Jin Xing Dance Theater
coreografia e direzione: Jin Xing
Milano, Teatro Manzoni, 10 marzo 2008
Ci sono almeno due numeri straordinari nello spettacolo dello Jin Xing Dance Theater per la prima volta a Milano, Teatro Manzoni: «Shanghai Tango» e «Sense of color», un omaggio ai valzer di Strauss. La bella compagnia dell' ex colonnello dell' esercito cinese diventato donna e danzatrice sa interpretare lo spirito più vero dell' Occidente; sui tanghi di Astor Piazzolla ha costruito una parabola dell' amore e della solitudine, con una sorta di malinconia interiore fatta di nostalgie e sogni proibiti, mentre sulle onde della magica Vienna, citando nei gesti e nei costumi Martha Graham e facendo entrare degli sportsmen in bianco su lucenti biciclette, è stata evocata la belle époque con il salto di qualità degli anni del boom economico.

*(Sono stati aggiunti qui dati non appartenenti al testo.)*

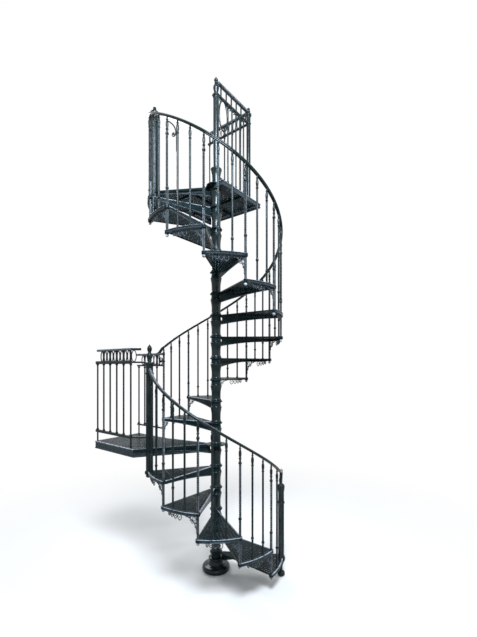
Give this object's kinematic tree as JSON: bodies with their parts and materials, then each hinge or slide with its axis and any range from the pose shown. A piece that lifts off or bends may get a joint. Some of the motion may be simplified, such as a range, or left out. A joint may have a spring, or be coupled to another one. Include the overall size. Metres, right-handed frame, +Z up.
{
  "type": "spiral staircase",
  "caption": "Cast iron spiral staircase with pierced treads on a sleeved column, a middle landing, a top landing, spiral handrails and barred guards.",
  "frame": {"origin": "column axis at the underside of the base flange, on the paving", "axes": "+Z up along the column; +Y square to the wall that both landings reach; +X along that wall, to the right when facing it"},
  "size_m": [1.4228, 1.872, 5.2662],
  "materials": {
    "step_paint": "worn satin paint",
    "rail_paint": "gloss",
    "column_paint": "semi-gloss",
    "railing_paint": "gloss"
  },
  "bodies": {
    "root": {"base_flange": "column_paint", "centre_pole": "column_paint", "column_newel": "railing_paint", "corner_newel": "railing_paint", "landing_guard": "railing_paint", "landing_guard_return": "railing_paint", "landing_newel": "railing_paint", "landing_side_guard": "railing_paint", "lower_balusters": "railing_paint", "lower_corner_bars": "railing_paint", "lower_handrail": "rail_paint", "lower_sleeves": "column_paint", "middle_landing": "step_paint", "start_newel": "railing_paint", "top_front_guard": "railing_paint", "top_landing": "step_paint", "top_side_guard": "railing_paint", "tread_01": "step_paint", "tread_02": "step_paint", "tread_03": "step_paint", "tread_04": "step_paint", "tread_05": "step_paint", "tread_06": "step_paint", "tread_07": "step_paint", "tread_08": "step_paint", "tread_09": "step_paint", "tread_10": "step_paint", "tread_11": "step_paint", "tread_12": "step_paint", "tread_13": "step_paint", "tread_14": "step_paint", "tread_15": "step_paint", "tread_16": "step_paint", "upper_balusters": "railing_paint", "upper_corner_bars": "railing_paint", "upper_end_newel": "railing_paint", "upper_handrail": "rail_paint", "upper_sleeves": "column_paint"}
  },
  "joints": []
}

Jin Xing fa danza occidentale, ha appreso tutti gli stili, dal classico al break, conosce Bob Wilson da cui eredita la pulizia delle inquadrature, ama i Momix di Pendleton e, con audacia, si accosta alle performances dell' America primo 900 in stile St.Denis. Usa musiche europee (molto Aubry, il musicista della Carlson) e statunitensi, ricorda il suo paese solo quando propone un gioco di ventagli rossi a danzatori in stile Mao, o quando evoca con teli-stendardi il clima da parata. Non ci sono differenze fra maschile e femminile, tutto ruota attorno a Jin Xing e alla sua poderosa, morbida figura, in bella intesa con una idea provocatoria del classico: in «Monologue» è una sorta di uccello notturno, metà Giselle e metà cigno. Addio vecchia Cina, il finale è alla Ezralow, con pubblico festante e i danzatori che espongono la loro bravura.